Cuando el 2 de marzo Trump contradecía a los médicos afirmando que “creo que tendremos una vacuna relativamente pronto”, las autoridades sanitarias en Nueva York ya preparaban planes de contingencia para la ola de contagios que preveían en pocos días. El presidente se rindió a la evidencia y decretó las medidas de distanciamiento social que tanto temía por su efecto sobre la economía, si bien tardó dos semanas en dar el paso. Un tiempo precioso que resultó letal. Entre el 26 de febrero y el 16 de marzo los casos confirmados de coronavirus se dispararon en los Estados Unidos, de 15 a 4.226.

La lucha por el relato

La devastación provocada por el virus ha atenuado la dialéctica agresiva de la Casa Blanca respecto a los inmigrantes, pero las bizantinas leyes de inmigración estadounidenses dificultan el reclutamiento de personal médico y de enfermería extranjero, imprescindible ante la falta de efectivos autóctonos, víctimas de la enfermedad en el ejercicio de su trabajo. En paralelo el coronavirus ha aflorado la gigantesca desigualdad existente en la sociedad estadounidense, y en particular en ciudades como Nueva York, donde los índices de mortalidad son astronómicamente mayores entre hispanos y afroamericanos, minorías raciales con ingresos más bajos y por tanto con menor acceso a la sanidad.

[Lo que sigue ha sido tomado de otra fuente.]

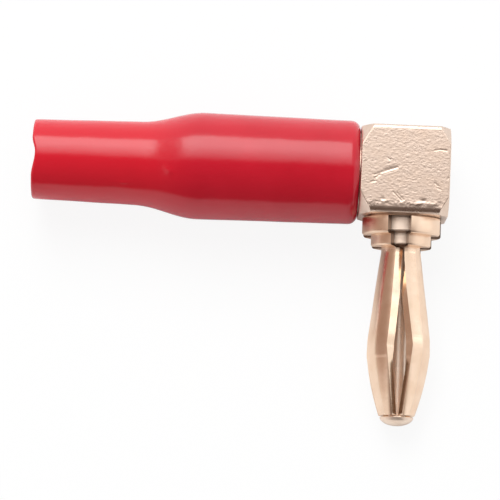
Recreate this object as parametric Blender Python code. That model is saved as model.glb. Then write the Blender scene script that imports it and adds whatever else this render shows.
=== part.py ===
"""A right-angle 4 mm banana plug, lying on its side.

A square brass bar is turned down to a shank at one end, and a slotted spring contact is pressed
into its side. A soft sleeve slides over the shank and the solder joint. Units are metres.

The plug is modelled upright in its own frame and then laid down by one parent empty:
+Z points up from the flat of the plug, the sleeve runs along -X and the contact along -Y.
"""

import math

import bmesh
import bpy

# Square bar and the shank turned on it
BAR_SIDE = 0.0080
BAR_EDGE_ROUND = 0.0004
BLOCK_LENGTH = 0.0080
SHANK_LENGTH = 0.0100
SHANK_END_CHAMFER = 0.0004
INNER_CHAMFER_RADIUS = 0.00445
OUTER_CHAMFER_RADIUS = 0.0046
SOLDER_CUP_RADIUS = 0.00175
SOLDER_CUP_DEPTH = 0.0060
DRILL_POINT_ANGLE = math.radians(118)

# Soft sleeve
BOOT_LENGTH = 0.0294
BOOT_BORE_RADIUS = 0.00375
BOOT_END_RADIUS = 0.00466
BOOT_END_ROUND = 0.0008
BOOT_SHOULDER_RADIUS = 0.00481
BOOT_SHOULDER_START = 0.0142
BOOT_SHOULDER_LENGTH = 0.0059
BOOT_NECK_RADIUS = 0.00377
BOOT_NECK_BORE_RADIUS = 0.00295
BOOT_RIM_RADIUS = 0.00359
BOOT_RIM_ROUND = 0.0002
BOOT_RIM_NOTCH = 0.0003
BOOT_NOTCH_HALF_WIDTH = math.radians(32)
BOOT_NOTCH_TURN = math.radians(3)
BOOT_CLEARANCE = 0.00012

# Spring contact: the collars, measured from the underside of the block
CONTACT_TILT = math.radians(0.6)
LARGE_COLLAR_RADIUS = 0.00364
LARGE_COLLAR_HEIGHT = 0.0016
LARGE_COLLAR_ROUND = 0.00025
SMALL_COLLAR_RADIUS = 0.0028
SMALL_COLLAR_HEIGHT = 0.001
SMALL_COLLAR_ROUND = 0.0002
COLLAR_WALL = 0.0009
COLLAR_STEP_LEAD = 0.00025
TAIL_WALL = 0.0005
TAIL_DEPTH = 0.0025

# Spring contact: the four bowed leaves
LEAF_COUNT = 4
LEAF_WALL = 0.00045
ROOT_RADIUS = 0.0018
ROOT_LENGTH = 0.0005
BELLY_RADIUS = 0.00305
CONE_LENGTH = 0.0084
OGIVE_LENGTH = 0.00622
OGIVE_START_SLOPE = 0.09
LEAF_END_RADIUS = 0.00166
COLLAR_SLOT_HALF_ANGLE = math.radians(16.5)
COLLAR_SLOT_TURN = math.radians(5.5)
BELLY_SLOT_HALF_WIDTH = 0.00117
END_SLOT_HALF_WIDTH = 0.00047
INNER_SLOT_LEAST_HALF_WIDTH = 0.0001
FLANK_ANGLE = math.radians(52)

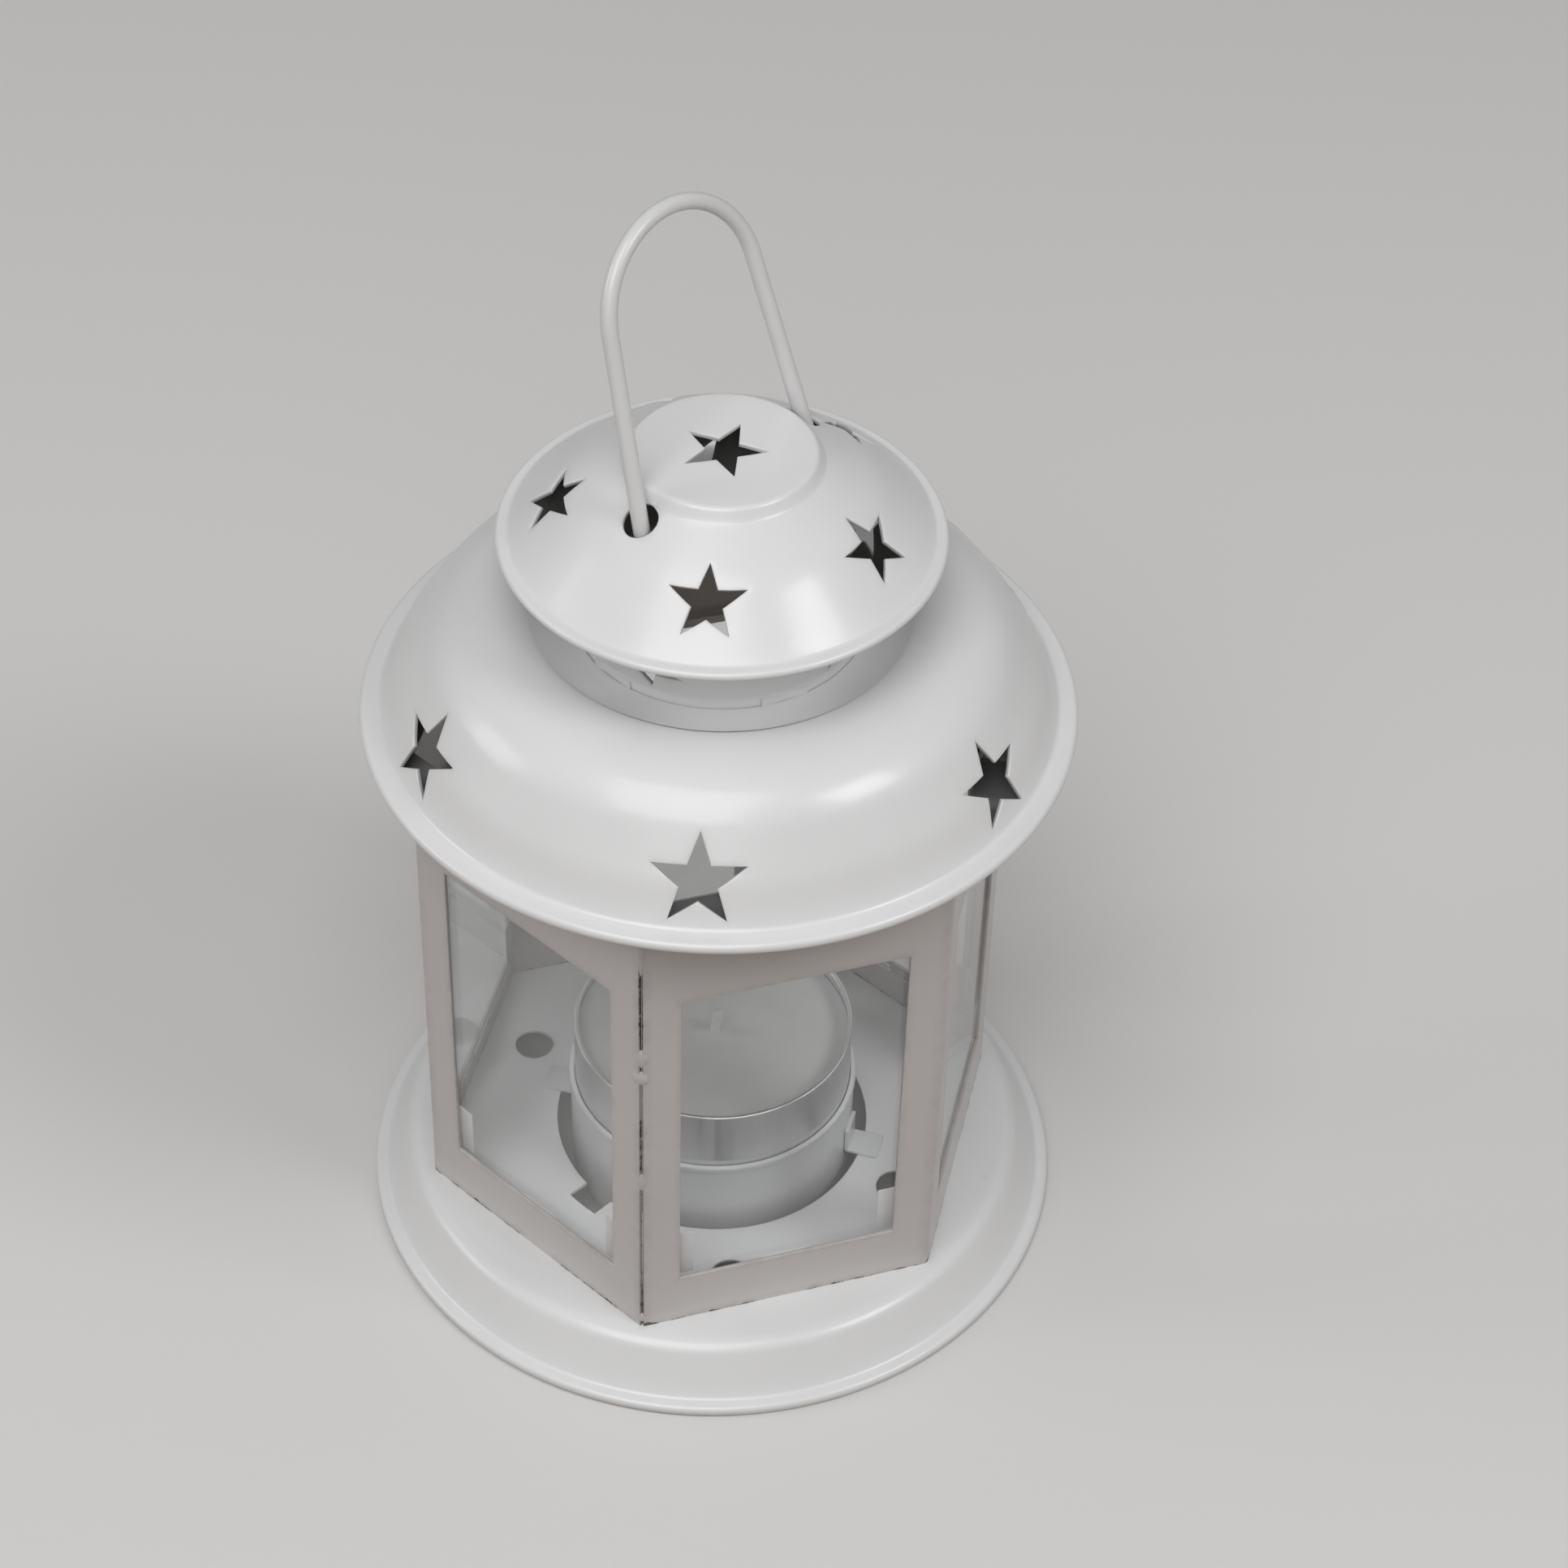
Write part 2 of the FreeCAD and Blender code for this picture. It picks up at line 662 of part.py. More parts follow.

Trump -acosado por la prensa por la lentitud de su gobierno respondiendo a la crisis- se revolvió esta semana esgrimiendo un video donde se pondera su liderazgo ante el Covid-19. Con los primeros datos que indican una tendencia hacia el aplanamiento de la curva de contagios, el presidente retoma la lucha por el relato, consciente que -a medio año de las elecciones- el tiempo apremia para recuperar una economía que -según el FMI- entrará en recesión este año. Trump parece condenado a escoger entre reelección -más probable reabriendo el país pronto- o más muertes -las que conllevarían una vuelta prematura al trabajo-.

Un debate sórdido que no esconde cómo la falta de planificación nacional, combinada con el caos diario de una Casa Blanca absorbida por la improvisación y el desorden inherente a Trump, han exacerbado en los Estados Unidos los devastadores efectos del coronavirus.